The pajamas came about because when I am overstressed I get what are called hypnopompic (or hypnogogic) hallucinations. It's a complex phenomenon, as weird brain things usually are, but the gist is that it's a thing that happens when you get jolted awake so fast the normal order of boot operations get scrambled -- the part of the brain that handles real-world input comes online and gets the eyes open before the part that handles generating dream imagery shuts down and cedes control. You see "dreams" overlaid on reality. In my case, the go-to hallucination is a fuck-off huge spider the size of a dinner plate either lurking on the wall next to my head, or descending from the ceiling towards my face.

Why this is what my brain jumps to, I have no idea. I'm not even particularly freaked out by spiders when awake. But when I open my eyes to a giant arachnid about to invade my personal space, my first instinct is to vault out of bed so fast I don't really wake up until I'm over by the door banging on the switch to get the room lights on. I had a single room for much of my college career and the doors auto-locked when you closed them. I didn't fancy getting stuck out in the hallway in nothing but panties. It never occurred to me to tell anyone about the spiders; I just went to Target and bought some sleepwear.

The lack of breakfast I can trace directly to the era when I routinely threw up from sheer anxiety before going to class. I hate alarm clocks. I am given to understand that most people dislike them, but these days I'm aware it's more because they like sleep and hate having it interrupted than anything to do with the alarm clock per se.

I hate them because, prior to smartphones, most of them were dedicated devices that either used oscillating bells or a shrill piezoelectric buzzer. Both of these noises make me hit the ceiling. But, prior to smartphones, there wasn't much of a choice, so I bought one and used it anyway. It woke me up in a dead panic every goddamn day.

Again, it never crossed my mind to tell anyone about this. Media had made it clear that dislike of alarm clocks was pretty normal, and at this point my parents had yelled at me countless times that everyone was miserable and I just had to suck it up, so it became part of my schedule. Wake up, freak out, check email, dry heave into sink, get dressed, go to class. Breakfast was pretty useless; if I managed to get any down, it would just come back up. I didn't really have the money to waste food like that, so my solution was to skip it.

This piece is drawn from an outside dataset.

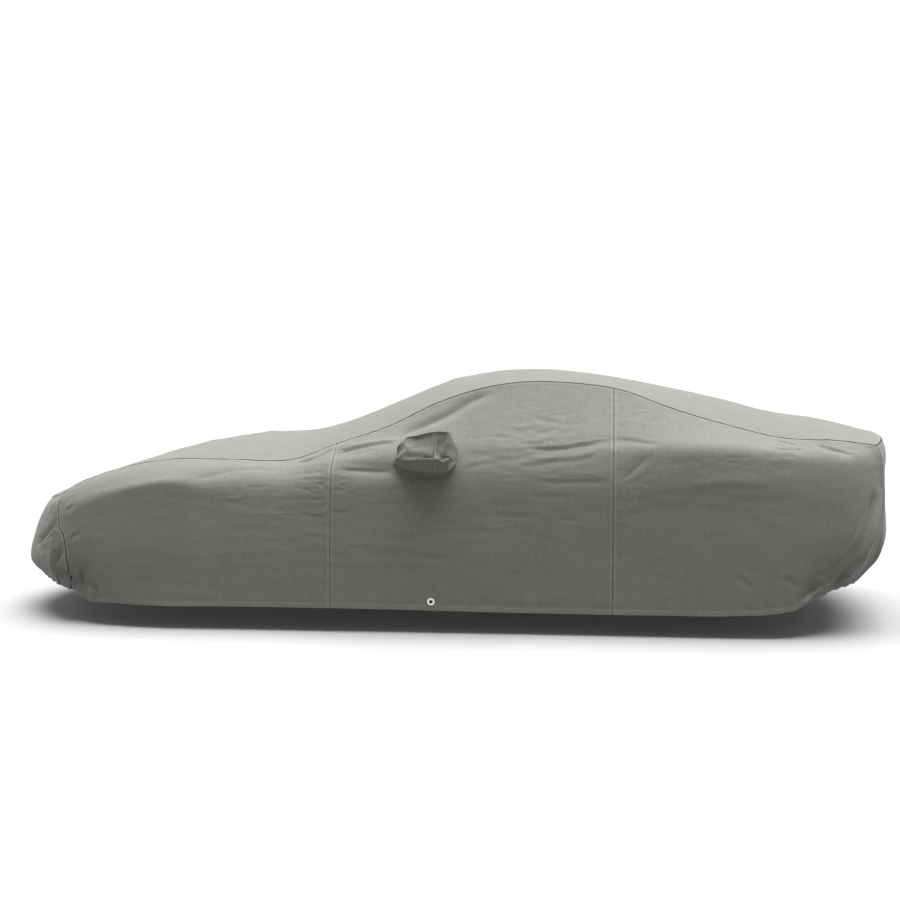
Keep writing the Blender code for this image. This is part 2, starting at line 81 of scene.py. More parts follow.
# at, turn, shoulderOut, shoulder, crestOut, crest, crestRound, bellyOut, belly, hemOut, hem
wallRows = np.array((
    (-1, 90, 38, 545, 78, 460, 60, 134, 268, 55, 203),
    (-0.5, 72, 38, 550, 78, 465, 60, 134, 268, 55, 203),
    (0, 42, 42, 600, 64, 510, 70, 100, 290, 30, 182),
    (1, 22, 70, 672, 118, 590, 45, 150, 330, 68, 158),
    (1.5, 16, 80, 713, 143, 637, 35, 173, 355, 125, 120),
    (2, 10, 90, 750, 165, 675, 25, 195, 380, 175, 121),
    (3, 0, 110, 795, 205, 737, 22, 225, 420, 225, 117),
    (4, 0, 122, 802, 195, 722, 60, 225, 420, 228, 120),
    (5, 0, 115, 797, 190, 720, 90, 220, 420, 222, 121),
    (6, 0, 155, 855, 235, 755, 90, 255, 420, 255, 121),
    (7, 0, 200, 882, 265, 765, 100, 285, 420, 283, 119),
    (8, 0, 232, 895, 302, 765, 110, 320, 420, 318, 116),
    (9, 0, 262, 900, 326, 765, 110, 340, 420, 338, 113),
    (10, 0, 285, 905, 343, 765, 110, 355, 420, 353, 111),
    (11, 0, 287, 915, 340, 768, 100, 350, 420, 350, 110),
    (12, 0, 278, 922, 312, 768, 60, 322, 420, 320, 112),
    (13, 0, 245, 925, 278, 768, 25, 288, 420, 288, 114),
    (14, -6, 182, 900, 222, 755, 50, 235, 420, 222, 138),
    (14.5, -12, 155, 888, 195, 735, 80, 210, 425, 160, 200),
    (15, -20, 132, 878, 165, 715, 90, 178, 430, 85, 238),
    (16, -55, 30, 870, 46, 720, 100, 58, 395, -88, 248),
    (16.5, -78, 25, 870, 12, 720, 100, 34, 385, -130, 238),
    (17, -90, 25, 870, 12, 720, 100, 34, 385, -130, 238),
)) / (1, 1, *[mm] * 9)
noseSeamDrift = ((0, 0), (1, 0.12), (2, 0.34), (3, 0.95), (4, 0.72))  # the nose seam's lean down the wall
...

I graduated, eventually. In the meantime I went to all my scheduled work shifts even when I was visibly ill, so nobody asked any questions. I eventually discovered the utility of dissociatives, which don't actually stop any of these things, but at least let me function without having to pay attention to the symptoms, when I could reasonably trade the ability to walk straight for not wanting to claw my way out of my own skin whenever anyone unexpectedly knocked on my door. Effectively, I was a total checked-out mess most of the day, and then a productive tuned-out mess in the evenings when I had to get brain things (like homework) done. I just learned how to cover it well.

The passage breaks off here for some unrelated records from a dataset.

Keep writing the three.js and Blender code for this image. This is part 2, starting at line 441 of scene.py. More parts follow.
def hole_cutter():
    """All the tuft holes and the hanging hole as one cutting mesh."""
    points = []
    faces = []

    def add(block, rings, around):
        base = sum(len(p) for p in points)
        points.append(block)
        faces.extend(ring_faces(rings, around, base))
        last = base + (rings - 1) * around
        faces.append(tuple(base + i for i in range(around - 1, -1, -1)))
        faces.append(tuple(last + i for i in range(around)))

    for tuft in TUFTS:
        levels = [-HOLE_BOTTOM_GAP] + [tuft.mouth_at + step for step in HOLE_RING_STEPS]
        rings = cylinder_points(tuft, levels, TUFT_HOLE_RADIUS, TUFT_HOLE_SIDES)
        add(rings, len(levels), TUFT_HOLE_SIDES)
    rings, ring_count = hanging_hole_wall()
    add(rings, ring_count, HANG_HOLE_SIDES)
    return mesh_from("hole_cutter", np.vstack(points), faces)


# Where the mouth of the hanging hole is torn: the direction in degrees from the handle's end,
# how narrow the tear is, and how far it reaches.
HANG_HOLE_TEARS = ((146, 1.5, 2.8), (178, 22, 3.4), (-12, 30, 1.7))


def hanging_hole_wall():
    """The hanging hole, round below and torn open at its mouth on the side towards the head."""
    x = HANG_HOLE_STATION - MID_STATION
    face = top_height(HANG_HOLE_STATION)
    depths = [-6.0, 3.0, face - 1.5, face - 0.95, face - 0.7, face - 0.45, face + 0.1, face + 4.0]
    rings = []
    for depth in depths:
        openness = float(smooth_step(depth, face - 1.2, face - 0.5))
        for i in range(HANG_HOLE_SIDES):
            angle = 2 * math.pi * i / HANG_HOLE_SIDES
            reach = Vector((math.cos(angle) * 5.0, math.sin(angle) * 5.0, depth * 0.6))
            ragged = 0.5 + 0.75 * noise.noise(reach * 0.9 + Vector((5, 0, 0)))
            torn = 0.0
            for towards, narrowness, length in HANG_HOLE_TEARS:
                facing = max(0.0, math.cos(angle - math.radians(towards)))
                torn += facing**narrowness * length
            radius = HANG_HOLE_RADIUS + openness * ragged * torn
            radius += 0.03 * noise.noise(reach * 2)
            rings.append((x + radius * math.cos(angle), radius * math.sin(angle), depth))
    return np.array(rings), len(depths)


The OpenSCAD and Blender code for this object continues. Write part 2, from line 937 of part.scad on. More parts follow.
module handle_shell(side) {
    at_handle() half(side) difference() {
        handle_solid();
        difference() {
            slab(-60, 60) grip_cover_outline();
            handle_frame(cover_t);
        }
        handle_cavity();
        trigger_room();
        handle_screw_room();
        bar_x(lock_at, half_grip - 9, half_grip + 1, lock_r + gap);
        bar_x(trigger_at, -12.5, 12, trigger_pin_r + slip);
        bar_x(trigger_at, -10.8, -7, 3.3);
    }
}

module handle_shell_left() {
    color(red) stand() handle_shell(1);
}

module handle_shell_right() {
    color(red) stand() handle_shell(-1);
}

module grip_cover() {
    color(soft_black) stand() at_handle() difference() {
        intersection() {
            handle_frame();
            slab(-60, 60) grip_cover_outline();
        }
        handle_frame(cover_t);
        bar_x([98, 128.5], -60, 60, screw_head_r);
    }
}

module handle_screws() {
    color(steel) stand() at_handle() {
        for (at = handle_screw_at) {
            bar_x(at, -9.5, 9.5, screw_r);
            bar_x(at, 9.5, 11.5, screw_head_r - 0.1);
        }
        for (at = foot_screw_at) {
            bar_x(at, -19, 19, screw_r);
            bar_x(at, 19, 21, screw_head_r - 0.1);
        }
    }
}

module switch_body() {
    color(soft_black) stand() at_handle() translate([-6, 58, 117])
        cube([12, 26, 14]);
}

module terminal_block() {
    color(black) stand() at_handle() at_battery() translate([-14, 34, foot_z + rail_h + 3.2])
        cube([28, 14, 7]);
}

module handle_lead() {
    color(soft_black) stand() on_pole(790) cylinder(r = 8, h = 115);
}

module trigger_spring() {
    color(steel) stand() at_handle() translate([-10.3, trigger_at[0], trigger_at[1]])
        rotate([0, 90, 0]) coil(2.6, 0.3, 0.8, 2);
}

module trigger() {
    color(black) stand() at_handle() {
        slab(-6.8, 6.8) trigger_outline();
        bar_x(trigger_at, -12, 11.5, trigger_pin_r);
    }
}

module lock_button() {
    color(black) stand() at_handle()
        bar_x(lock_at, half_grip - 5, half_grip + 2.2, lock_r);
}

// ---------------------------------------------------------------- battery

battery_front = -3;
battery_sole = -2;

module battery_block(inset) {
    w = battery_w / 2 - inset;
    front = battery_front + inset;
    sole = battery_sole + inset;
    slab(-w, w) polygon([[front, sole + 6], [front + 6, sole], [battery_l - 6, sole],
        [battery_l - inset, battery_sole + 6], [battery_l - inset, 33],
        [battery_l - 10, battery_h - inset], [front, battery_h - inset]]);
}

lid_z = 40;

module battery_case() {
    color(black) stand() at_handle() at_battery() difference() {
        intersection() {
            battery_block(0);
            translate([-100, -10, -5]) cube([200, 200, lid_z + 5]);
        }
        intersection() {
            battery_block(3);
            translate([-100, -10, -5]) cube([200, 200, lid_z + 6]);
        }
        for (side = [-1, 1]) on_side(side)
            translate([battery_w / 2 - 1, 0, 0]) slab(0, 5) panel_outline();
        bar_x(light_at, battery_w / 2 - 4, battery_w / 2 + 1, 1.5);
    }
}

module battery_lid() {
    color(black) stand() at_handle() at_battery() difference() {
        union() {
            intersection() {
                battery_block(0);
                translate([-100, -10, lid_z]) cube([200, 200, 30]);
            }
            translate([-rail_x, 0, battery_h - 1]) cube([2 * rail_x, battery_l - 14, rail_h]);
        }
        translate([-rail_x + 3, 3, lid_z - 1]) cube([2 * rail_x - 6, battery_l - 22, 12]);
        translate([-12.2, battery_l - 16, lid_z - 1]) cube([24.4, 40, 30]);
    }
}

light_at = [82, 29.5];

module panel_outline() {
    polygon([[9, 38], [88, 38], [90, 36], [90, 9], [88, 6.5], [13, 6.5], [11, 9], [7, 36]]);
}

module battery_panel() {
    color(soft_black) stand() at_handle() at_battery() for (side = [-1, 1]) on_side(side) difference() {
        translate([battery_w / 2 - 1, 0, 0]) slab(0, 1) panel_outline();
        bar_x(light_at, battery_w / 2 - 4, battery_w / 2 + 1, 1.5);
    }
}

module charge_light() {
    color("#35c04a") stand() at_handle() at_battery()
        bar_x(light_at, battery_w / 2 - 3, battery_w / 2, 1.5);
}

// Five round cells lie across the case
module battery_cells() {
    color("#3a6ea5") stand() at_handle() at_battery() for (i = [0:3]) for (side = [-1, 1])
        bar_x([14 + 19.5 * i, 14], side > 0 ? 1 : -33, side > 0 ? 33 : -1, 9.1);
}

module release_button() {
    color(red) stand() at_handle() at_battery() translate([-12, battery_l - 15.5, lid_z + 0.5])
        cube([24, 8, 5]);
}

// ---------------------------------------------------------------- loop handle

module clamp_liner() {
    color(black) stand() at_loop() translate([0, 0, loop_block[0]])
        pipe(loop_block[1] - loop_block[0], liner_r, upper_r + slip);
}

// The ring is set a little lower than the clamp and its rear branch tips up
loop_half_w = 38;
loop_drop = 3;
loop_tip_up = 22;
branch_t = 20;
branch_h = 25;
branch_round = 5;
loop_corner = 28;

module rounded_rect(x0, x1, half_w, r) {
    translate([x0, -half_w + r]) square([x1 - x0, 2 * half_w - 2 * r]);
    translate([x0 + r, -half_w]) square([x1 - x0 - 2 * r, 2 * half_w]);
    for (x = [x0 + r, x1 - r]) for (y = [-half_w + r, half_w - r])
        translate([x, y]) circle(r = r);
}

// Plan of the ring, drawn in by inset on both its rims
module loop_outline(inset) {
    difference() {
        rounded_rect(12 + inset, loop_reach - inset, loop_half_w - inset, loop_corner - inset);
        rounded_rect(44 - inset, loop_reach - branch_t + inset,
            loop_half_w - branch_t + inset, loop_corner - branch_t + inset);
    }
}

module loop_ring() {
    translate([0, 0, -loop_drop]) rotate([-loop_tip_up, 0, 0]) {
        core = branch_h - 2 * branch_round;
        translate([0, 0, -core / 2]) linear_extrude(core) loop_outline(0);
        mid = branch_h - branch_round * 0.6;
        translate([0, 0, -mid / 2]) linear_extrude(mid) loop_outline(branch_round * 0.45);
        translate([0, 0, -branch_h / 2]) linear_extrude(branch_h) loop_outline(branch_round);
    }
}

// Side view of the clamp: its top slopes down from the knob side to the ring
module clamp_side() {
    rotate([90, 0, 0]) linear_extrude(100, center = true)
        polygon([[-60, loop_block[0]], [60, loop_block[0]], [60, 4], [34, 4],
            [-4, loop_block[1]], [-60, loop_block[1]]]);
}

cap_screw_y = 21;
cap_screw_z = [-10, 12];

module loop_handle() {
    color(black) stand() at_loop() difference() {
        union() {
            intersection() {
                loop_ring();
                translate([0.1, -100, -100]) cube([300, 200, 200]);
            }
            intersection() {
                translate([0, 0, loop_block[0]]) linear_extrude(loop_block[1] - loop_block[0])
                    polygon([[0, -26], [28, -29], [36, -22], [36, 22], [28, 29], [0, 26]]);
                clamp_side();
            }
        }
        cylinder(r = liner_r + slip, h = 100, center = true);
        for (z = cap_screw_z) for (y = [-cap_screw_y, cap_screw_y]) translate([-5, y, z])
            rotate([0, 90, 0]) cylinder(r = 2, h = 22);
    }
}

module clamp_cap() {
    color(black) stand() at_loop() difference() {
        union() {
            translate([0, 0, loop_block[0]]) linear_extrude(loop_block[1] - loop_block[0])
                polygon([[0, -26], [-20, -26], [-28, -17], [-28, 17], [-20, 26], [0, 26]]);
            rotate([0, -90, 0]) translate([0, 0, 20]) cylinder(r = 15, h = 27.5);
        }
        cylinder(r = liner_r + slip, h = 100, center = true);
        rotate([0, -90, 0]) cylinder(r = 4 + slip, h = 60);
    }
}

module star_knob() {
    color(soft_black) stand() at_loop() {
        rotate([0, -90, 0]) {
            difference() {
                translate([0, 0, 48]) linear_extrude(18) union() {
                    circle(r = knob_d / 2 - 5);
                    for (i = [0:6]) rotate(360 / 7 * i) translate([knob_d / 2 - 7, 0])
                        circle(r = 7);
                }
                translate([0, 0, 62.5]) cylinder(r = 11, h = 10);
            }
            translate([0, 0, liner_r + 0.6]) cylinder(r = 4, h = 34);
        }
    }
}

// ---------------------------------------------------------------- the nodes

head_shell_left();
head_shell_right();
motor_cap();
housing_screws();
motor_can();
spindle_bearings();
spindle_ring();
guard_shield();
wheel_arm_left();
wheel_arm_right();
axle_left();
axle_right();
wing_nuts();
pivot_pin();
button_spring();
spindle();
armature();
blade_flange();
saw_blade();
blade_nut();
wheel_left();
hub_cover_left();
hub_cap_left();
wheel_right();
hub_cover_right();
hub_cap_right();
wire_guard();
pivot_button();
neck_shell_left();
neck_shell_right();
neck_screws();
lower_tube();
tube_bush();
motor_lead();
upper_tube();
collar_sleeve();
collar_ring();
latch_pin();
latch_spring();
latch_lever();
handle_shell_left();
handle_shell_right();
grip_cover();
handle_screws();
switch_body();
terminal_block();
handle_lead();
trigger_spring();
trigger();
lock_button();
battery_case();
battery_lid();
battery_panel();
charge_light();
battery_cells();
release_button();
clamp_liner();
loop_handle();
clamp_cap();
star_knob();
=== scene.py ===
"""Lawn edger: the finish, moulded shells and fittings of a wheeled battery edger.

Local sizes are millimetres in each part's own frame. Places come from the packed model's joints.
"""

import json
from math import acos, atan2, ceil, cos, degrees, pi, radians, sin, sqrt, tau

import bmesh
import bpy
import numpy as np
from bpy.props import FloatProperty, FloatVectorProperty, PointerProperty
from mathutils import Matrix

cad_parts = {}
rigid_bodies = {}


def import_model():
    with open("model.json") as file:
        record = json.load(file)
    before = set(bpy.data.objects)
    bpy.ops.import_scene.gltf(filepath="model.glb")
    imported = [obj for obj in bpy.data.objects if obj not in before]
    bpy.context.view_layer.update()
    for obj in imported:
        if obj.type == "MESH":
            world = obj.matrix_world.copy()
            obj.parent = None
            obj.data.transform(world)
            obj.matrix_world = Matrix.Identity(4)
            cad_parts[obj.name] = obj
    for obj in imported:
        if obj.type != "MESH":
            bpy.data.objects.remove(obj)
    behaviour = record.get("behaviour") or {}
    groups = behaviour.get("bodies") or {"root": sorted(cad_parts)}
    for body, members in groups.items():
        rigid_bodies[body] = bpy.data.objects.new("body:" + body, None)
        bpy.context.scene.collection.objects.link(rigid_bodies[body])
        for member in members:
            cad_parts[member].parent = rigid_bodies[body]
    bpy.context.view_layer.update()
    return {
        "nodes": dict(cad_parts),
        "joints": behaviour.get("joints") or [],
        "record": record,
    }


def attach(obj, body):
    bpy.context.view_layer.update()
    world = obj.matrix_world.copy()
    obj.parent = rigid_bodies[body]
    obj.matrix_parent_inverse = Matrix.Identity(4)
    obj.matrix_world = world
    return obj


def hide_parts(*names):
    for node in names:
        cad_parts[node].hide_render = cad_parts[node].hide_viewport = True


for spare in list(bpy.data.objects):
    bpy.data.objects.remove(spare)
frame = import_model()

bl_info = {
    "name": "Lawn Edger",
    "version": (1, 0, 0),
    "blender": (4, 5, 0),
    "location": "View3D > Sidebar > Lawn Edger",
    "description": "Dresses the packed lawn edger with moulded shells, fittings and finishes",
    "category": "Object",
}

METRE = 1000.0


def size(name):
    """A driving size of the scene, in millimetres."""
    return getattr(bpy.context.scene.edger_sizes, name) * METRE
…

I'm a bang-up actress these days. Humans can get good at anything if it's a necessary survival skill.

That's not even getting into being tired and uncomfortable 100% of my waking life. I had no idea that was abnormal until I escaped my family, either. Every blood relative I've ever met on my mother's side has been exactly the same. Every blood relative I've ever met in that line has also been female, and solved the problem by marrying someone who was desperate enough to put up with the madness and made enough money to support both of them. (I have long contended that the reason we are all drop-dead gorgeous is evolution in action. Those of you who have heard Tales of My Mother, just imagine how hot someone would have to be to make you consider dealing with that for your entire life. Any branch of the family tree that wasn't attractive enough to make that viable was pruned long ago.) I can't deal with other people long enough to marry for money, so I'm just completely screwed.